Auszug aus den Erwägungen:

                       Aus den Erwägungen:

Erwägung 2

    2.- c) aa) Dem Beschwerdeführer wurden [im Zusammenhang mit der
Durchsetzung ausstehender Prämien- und Kostenbeteiligungsforderungen
von der Krankenkasse] zusätzlich Mahnspesen von Fr. 50.-- sowie
ein Umtriebsspesenanteil von Fr. 20.-- belastet. Die Erhebung eines
Unkostenbeitrages für Spesen und Umtriebe, welche durch das Verhalten eines
Versicherten verursacht worden sind, war unter dem KUVG bei entsprechenden
statutarischen Bestimmungen zulässig (nicht veröffentlichte Urteile F. vom
25. Januar 1984 und B. vom 22. März 1982).

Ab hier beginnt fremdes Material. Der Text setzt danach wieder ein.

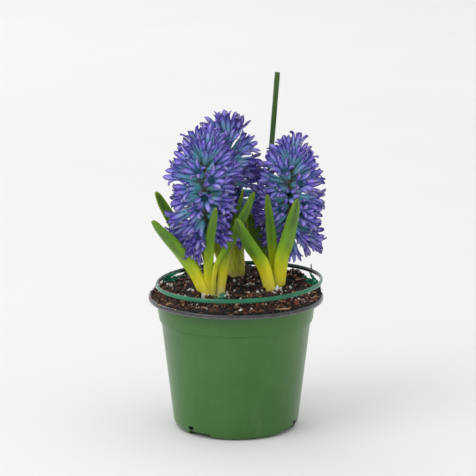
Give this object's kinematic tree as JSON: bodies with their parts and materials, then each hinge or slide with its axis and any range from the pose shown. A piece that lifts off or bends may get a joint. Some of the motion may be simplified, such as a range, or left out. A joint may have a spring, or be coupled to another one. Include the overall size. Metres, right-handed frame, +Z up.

    bb) Es fragt sich, ob unter dem neuen Recht an dieser Rechtsprechung
festgehalten werden kann.

    Im Gegensatz zu Art. 1 Abs. 2 KUVG, wonach sich die Krankenkassen nach
ihrem Gutfinden einrichteten, soweit das Gesetz keine entgegenstehenden
Vorschriften enthielt, fehlt im neuen Recht ein entsprechender Hinweis
auf eine Autonomie der Versicherer. Das Gesetzmässigkeitsprinzip hat das
Autonomieprinzip abgelöst, indem das KVG die Krankenpflegeversicherung
in wesentlichen Bereichen vollständig und detailliert regelt (BGE 124 V
359 f. Erw. 2d mit Hinweisen; zur sozialen Krankentaggeldversicherung
vgl. demgegenüber BGE 124 V 205 Erw. 3d). In Bereichen, in denen
die gesetzliche Regelung nicht detailliert ist, sind kasseninterne
Bestimmungen hingegen nicht von vornherein unzulässig (MAURER,
Das neue Krankenversicherungsrecht, S. 9; zurückhaltender EUGSTER,
Krankenversicherung, in: Schweizerisches Bundesverwaltungsrecht
[SBVR], Rz. 5). Davon geht auch Art. 12 Abs. 2 lit. b KVV aus,
wonach die Krankenkassen dem Anerkennungsgesuch an das Bundesamt für
Sozialversicherung allfällige allgemeine Bestimmungen über die Rechte
und Pflichten der Versicherten beizulegen haben.

    Bezüglich der Erhebung von Mahngebühren beim Verzug in der Zahlung
von Prämien und Kostenbeteiligungen vertritt EUGSTER (aaO, Rz. 341)
die Auffassung, dass autonome Regelungen der Versicherer zulässig
sind, sofern die versicherte Person die (unnötigen) Kosten schuldhaft
verursacht hat und die Entschädigung angemessen ist (anders bezüglich
Kosten, die beim Gesetzesvollzug notwendigerweise entstehen; vgl. hiezu
auch RKUV 1992 Nr. K 891 S. 72 Erw. 2b betreffend KUVG sowie SVR 1994
BVG Nr. 18 S. 47 Erw. 4 betreffend BVG). Nachdem die Durchsetzung der
finanziellen Verpflichtungen der Versicherten gegenüber den Versicherern
weder gesetzlich noch verordnungsmässig ausführlich geregelt ist und
die Erhebung von Mahngebühren nicht in gesetzliche Ansprüche eingreift,
kann dieser Auffassung gefolgt werden.

    cc) Da Art. 12 Abs. 4 der Allgemeinen Versicherungsbedingungen
[der Kasse] ... die Erhebung von Umtriebsspesen bis zu einem Betrag
von Fr. 50.-- pro Fall bei Verletzung der Mitwirkungspflichten des
Versicherten (Prämieninkasso/Leistungsauszahlung) ausdrücklich vorsieht
und der Beschwerdeführer mehrmals gemahnt werden musste, erging der
vorinstanzliche Entscheid, soweit er die Auferlegung von Mahn- und
Umtriebsspesen in der Höhe von insgesamt Fr. 70.-- schützt, zu Recht.